Qui l’attore è anche regista di un episodio e lavora come cosceneggiatore, ma, stavolta, è tutto da bocciare, senza neanche rinvio a settembre.
L’opera ha solo una luce, anche se mal utilizzata: Sandrine Kiberlain, la professoressa che dovrebbe insegnare agli “infedeli” come non tradire più.
Sebbene il prologo sia molto buono e buona l’idea di partenza, il film, dicevamo, è piatto, insulso ed incompiuto e non vale il prezzo di un biglietto.
Da non perdere, invece, per quelli della mia età e per tutti, “LennoNYC”, che dopo “U.S.A. contro John Lennon” della coppia Leaf-Scheinfeld, è un altro documentario sul periodo americano della rockstar.
Meno agiografico e più personale- c’è anche la temporanea separazione da Yoko Ono- con il solo difetto nella frammentarietà e nella discontinuità emotiva e narrativa, che comunque, è solo un peccato veniale considerando il risultato.
E, per i colori nostrani, da vedere, anche se uscito da dieci giorni, c’è “Diaz”, film di Daniele Vicari, che prima di ogni altra cosa e soprattutto prima di essere un pamphlet o un volantino di rivendicazione, è un film.; un film che ha voluto trovare prima di tutto nel cinema, nella struttura narrativa e nelle dinamiche di genere e poi nei dati fattuali estrapolati dagli atti processuali, fondamenta solide abbastanza da poter resistere alle polemiche e alle partigianerie.
Ricostruzione dei drammatici fatti occorsi nel 2001 a Genova, nella scuola Diaz, in occasione del G8, il titolo fa riferimento a una frase scritta sui muri della scuola, dopo l’infausto raid in cui numerosi attivisti appartenenti a movimenti pacifisti furono feriti nel corso della notte dalle forze di polizia.
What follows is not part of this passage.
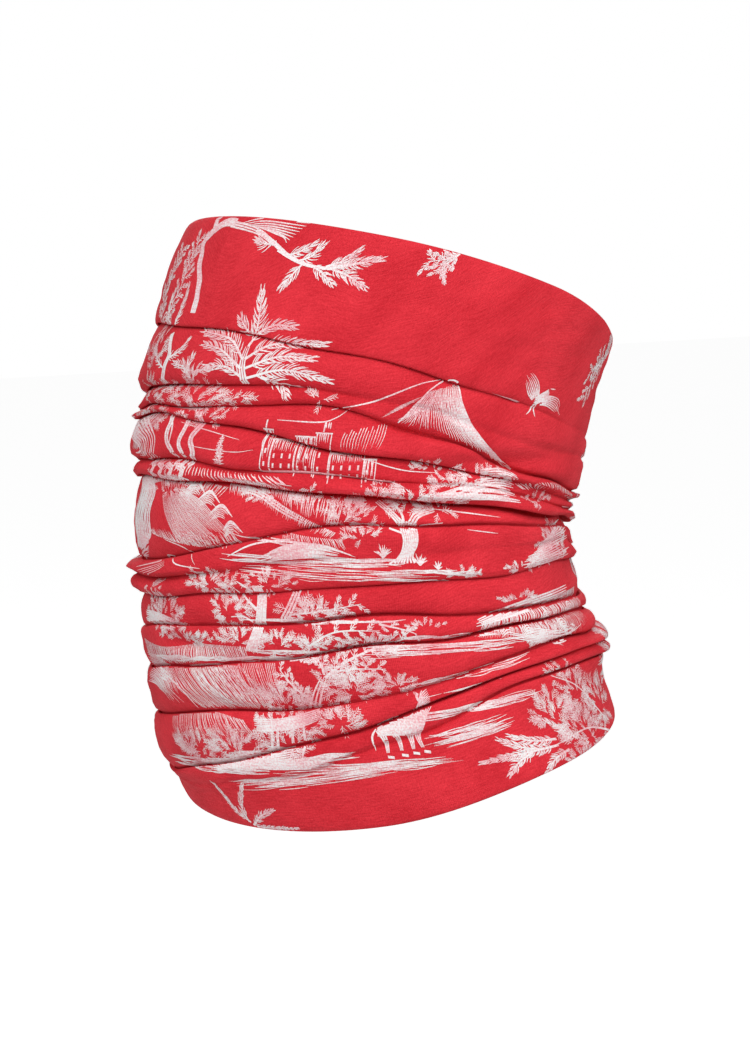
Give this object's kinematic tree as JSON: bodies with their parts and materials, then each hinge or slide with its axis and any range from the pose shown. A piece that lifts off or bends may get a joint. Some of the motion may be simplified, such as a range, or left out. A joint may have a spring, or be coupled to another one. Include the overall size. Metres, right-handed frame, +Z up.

Un film duro ed eccellente, che racconta con vigore una delle pagine più vergognose e sconcertanti della cronaca italiana, mettendo a nudo il lato più oscuro e inquietante del nostro Paese, un volto di soprusi e repressione che si nasconde dietro una maschera di civiltà e democrazia.
Eccellente autore di audiovisivi e di corti, Daniele Vicari, esordisce nel lungometraggio, dirigendo Valerio Mastrandrea in “Velocità massima” nel 2002 e di nuovo mostra il suo talento con L’orizzonte degli eventi, storia di un fisico nucleare del Gran Sasso, che entra in contatto con un pastore macedone, sempre con Mastrandrea e con Francesca Inaudi.
In questo suo ultimo film, Vicari si conferma fra i pochi autori italiani capaci di accettare il rischio della ricerca espressiva, seguendo contaminazioni che ridanno linfa nuova a quel processo artistico, viscerale e intuitivo che è il cinema.